▶ [Written exercise] Make an exact copy of the listing below.

---- Given information

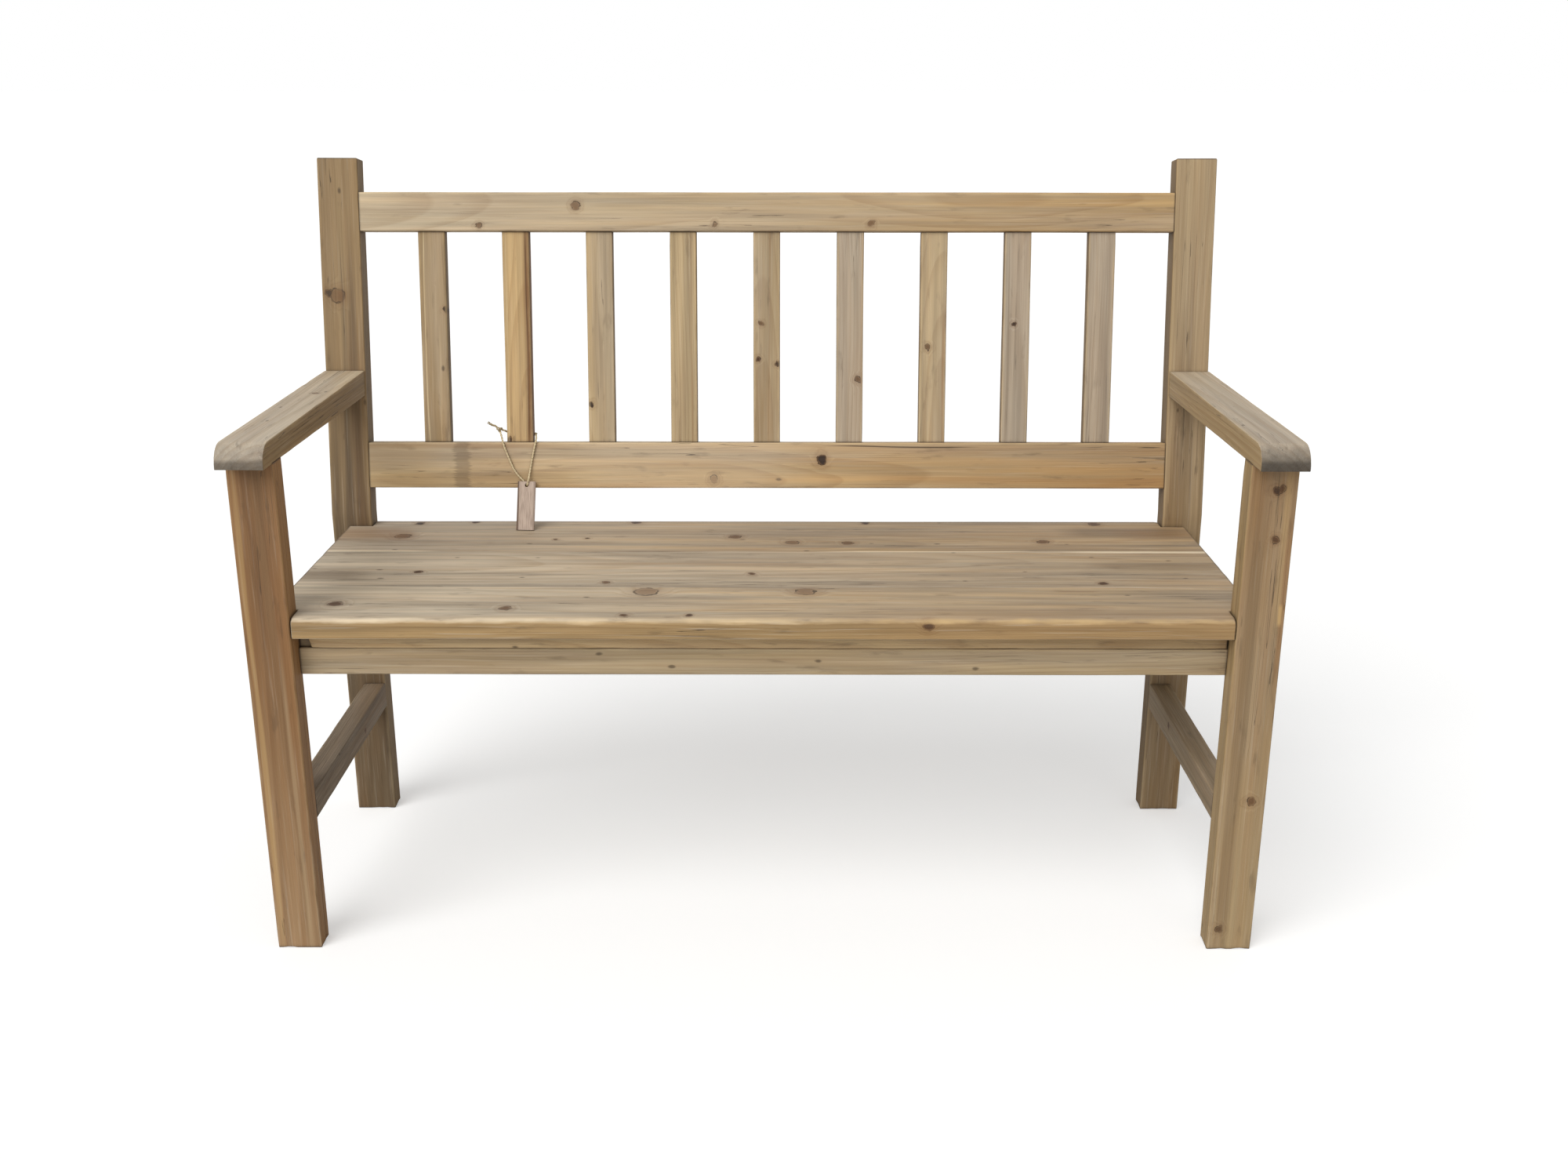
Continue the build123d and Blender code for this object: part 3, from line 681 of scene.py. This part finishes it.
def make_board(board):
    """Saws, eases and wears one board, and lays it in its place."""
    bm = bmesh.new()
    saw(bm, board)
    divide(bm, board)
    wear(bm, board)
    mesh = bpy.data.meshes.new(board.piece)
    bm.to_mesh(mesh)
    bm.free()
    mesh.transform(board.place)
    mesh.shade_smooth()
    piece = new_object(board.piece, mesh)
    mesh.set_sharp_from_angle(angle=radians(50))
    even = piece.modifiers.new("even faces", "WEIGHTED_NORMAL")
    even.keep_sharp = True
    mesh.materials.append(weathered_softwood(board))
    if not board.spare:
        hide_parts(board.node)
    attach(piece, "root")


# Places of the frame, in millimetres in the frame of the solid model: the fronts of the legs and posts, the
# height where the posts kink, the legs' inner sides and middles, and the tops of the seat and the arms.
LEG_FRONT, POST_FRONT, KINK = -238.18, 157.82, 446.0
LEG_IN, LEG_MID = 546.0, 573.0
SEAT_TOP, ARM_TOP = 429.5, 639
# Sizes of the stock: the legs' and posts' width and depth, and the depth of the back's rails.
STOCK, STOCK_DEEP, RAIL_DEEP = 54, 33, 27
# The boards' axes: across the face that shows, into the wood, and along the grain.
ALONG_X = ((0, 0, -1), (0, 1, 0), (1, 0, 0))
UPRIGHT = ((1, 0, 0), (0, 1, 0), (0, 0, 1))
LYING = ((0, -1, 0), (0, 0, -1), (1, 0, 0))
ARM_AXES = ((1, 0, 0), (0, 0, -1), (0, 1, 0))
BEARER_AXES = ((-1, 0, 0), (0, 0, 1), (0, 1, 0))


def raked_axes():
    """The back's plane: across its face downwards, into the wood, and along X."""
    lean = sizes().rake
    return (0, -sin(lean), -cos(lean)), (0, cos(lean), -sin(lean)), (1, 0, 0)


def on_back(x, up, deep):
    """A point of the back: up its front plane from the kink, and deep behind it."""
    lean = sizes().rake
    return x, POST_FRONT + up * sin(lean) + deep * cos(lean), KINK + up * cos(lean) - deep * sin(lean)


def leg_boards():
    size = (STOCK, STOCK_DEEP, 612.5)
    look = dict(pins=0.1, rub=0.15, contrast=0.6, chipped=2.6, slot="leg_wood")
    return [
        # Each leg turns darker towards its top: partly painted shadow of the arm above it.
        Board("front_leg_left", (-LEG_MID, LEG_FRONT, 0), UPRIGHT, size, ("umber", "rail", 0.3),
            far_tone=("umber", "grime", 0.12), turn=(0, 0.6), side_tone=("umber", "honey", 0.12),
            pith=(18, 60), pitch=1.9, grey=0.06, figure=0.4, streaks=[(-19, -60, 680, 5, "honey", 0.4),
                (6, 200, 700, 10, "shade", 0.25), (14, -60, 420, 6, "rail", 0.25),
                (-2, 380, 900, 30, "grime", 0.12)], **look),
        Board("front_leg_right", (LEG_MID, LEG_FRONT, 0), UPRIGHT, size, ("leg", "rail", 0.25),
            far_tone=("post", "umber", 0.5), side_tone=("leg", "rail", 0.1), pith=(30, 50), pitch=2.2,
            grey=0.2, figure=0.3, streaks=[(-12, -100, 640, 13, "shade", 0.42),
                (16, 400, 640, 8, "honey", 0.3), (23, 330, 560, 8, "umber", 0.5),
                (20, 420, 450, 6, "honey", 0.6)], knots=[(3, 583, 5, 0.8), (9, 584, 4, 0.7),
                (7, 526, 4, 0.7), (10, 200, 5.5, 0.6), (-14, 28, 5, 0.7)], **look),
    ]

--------

▶ [Written answer]
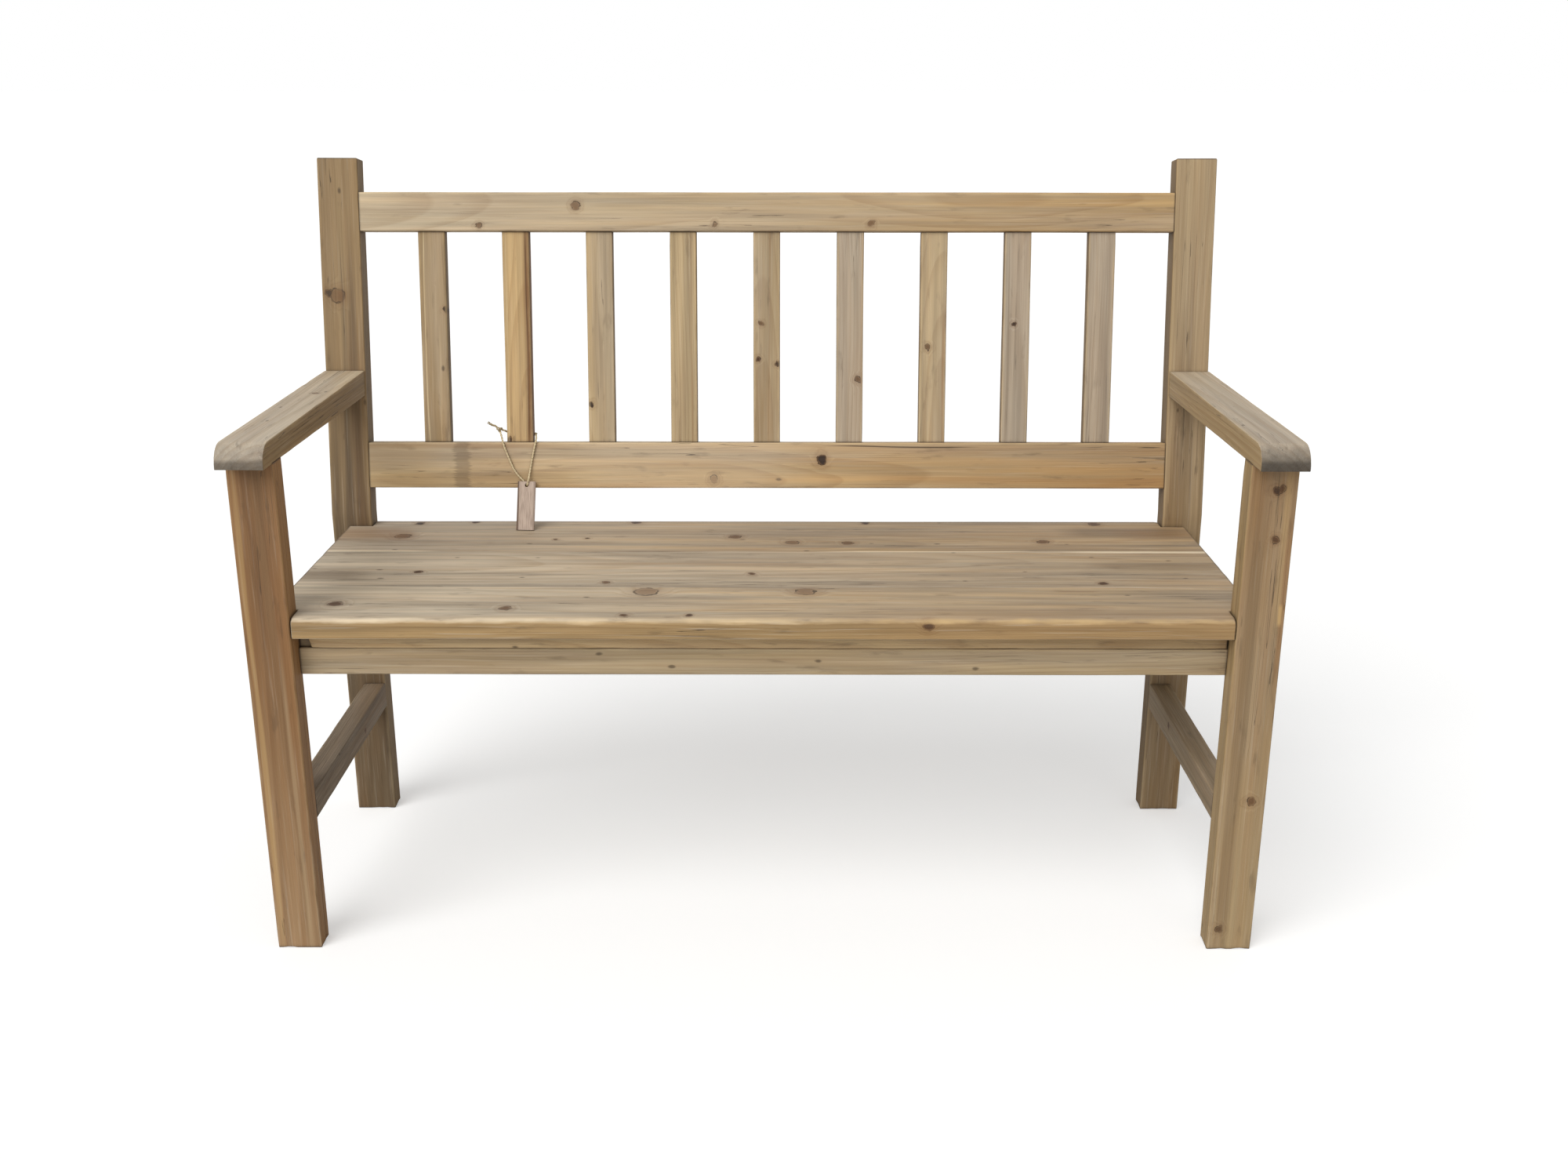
Continue the build123d and Blender code for this object: part 3, from line 681 of scene.py. This part finishes it.
def make_board(board):
    """Saws, eases and wears one board, and lays it in its place."""
    bm = bmesh.new()
    saw(bm, board)
    divide(bm, board)
    wear(bm, board)
    mesh = bpy.data.meshes.new(board.piece)
    bm.to_mesh(mesh)
    bm.free()
    mesh.transform(board.place)
    mesh.shade_smooth()
    piece = new_object(board.piece, mesh)
    mesh.set_sharp_from_angle(angle=radians(50))
    even = piece.modifiers.new("even faces", "WEIGHTED_NORMAL")
    even.keep_sharp = True
    mesh.materials.append(weathered_softwood(board))
    if not board.spare:
        hide_parts(board.node)
    attach(piece, "root")


# Places of the frame, in millimetres in the frame of the solid model: the fronts of the legs and posts, the
# height where the posts kink, the legs' inner sides and middles, and the tops of the seat and the arms.
LEG_FRONT, POST_FRONT, KINK = -238.18, 157.82, 446.0
LEG_IN, LEG_MID = 546.0, 573.0
SEAT_TOP, ARM_TOP = 429.5, 639
# Sizes of the stock: the legs' and posts' width and depth, and the depth of the back's rails.
STOCK, STOCK_DEEP, RAIL_DEEP = 54, 33, 27
# The boards' axes: across the face that shows, into the wood, and along the grain.
ALONG_X = ((0, 0, -1), (0, 1, 0), (1, 0, 0))
UPRIGHT = ((1, 0, 0), (0, 1, 0), (0, 0, 1))
LYING = ((0, -1, 0), (0, 0, -1), (1, 0, 0))
ARM_AXES = ((1, 0, 0), (0, 0, -1), (0, 1, 0))
BEARER_AXES = ((-1, 0, 0), (0, 0, 1), (0, 1, 0))


def raked_axes():
    """The back's plane: across its face downwards, into the wood, and along X."""
    lean = sizes().rake
    return (0, -sin(lean), -cos(lean)), (0, cos(lean), -sin(lean)), (1, 0, 0)


def on_back(x, up, deep):
    """A point of the back: up its front plane from the kink, and deep behind it."""
    lean = sizes().rake
    return x, POST_FRONT + up * sin(lean) + deep * cos(lean), KINK + up * cos(lean) - deep * sin(lean)


def leg_boards():
    size = (STOCK, STOCK_DEEP, 612.5)
    look = dict(pins=0.1, rub=0.15, contrast=0.6, chipped=2.6, slot="leg_wood")
    return [
        # Each leg turns darker towards its top: partly painted shadow of the arm above it.
        Board("front_leg_left", (-LEG_MID, LEG_FRONT, 0), UPRIGHT, size, ("umber", "rail", 0.3),
            far_tone=("umber", "grime", 0.12), turn=(0, 0.6), side_tone=("umber", "honey", 0.12),
            pith=(18, 60), pitch=1.9, grey=0.06, figure=0.4, streaks=[(-19, -60, 680, 5, "honey", 0.4),
                (6, 200, 700, 10, "shade", 0.25), (14, -60, 420, 6, "rail", 0.25),
                (-2, 380, 900, 30, "grime", 0.12)], **look),
        Board("front_leg_right", (LEG_MID, LEG_FRONT, 0), UPRIGHT, size, ("leg", "rail", 0.25),
            far_tone=("post", "umber", 0.5), side_tone=("leg", "rail", 0.1), pith=(30, 50), pitch=2.2,
            grey=0.2, figure=0.3, streaks=[(-12, -100, 640, 13, "shade", 0.42),
                (16, 400, 640, 8, "honey", 0.3), (23, 330, 560, 8, "umber", 0.5),
                (20, 420, 450, 6, "honey", 0.6)], knots=[(3, 583, 5, 0.8), (9, 584, 4, 0.7),
                (7, 526, 4, 0.7), (10, 200, 5.5, 0.6), (-14, 28, 5, 0.7)], **look),
    ]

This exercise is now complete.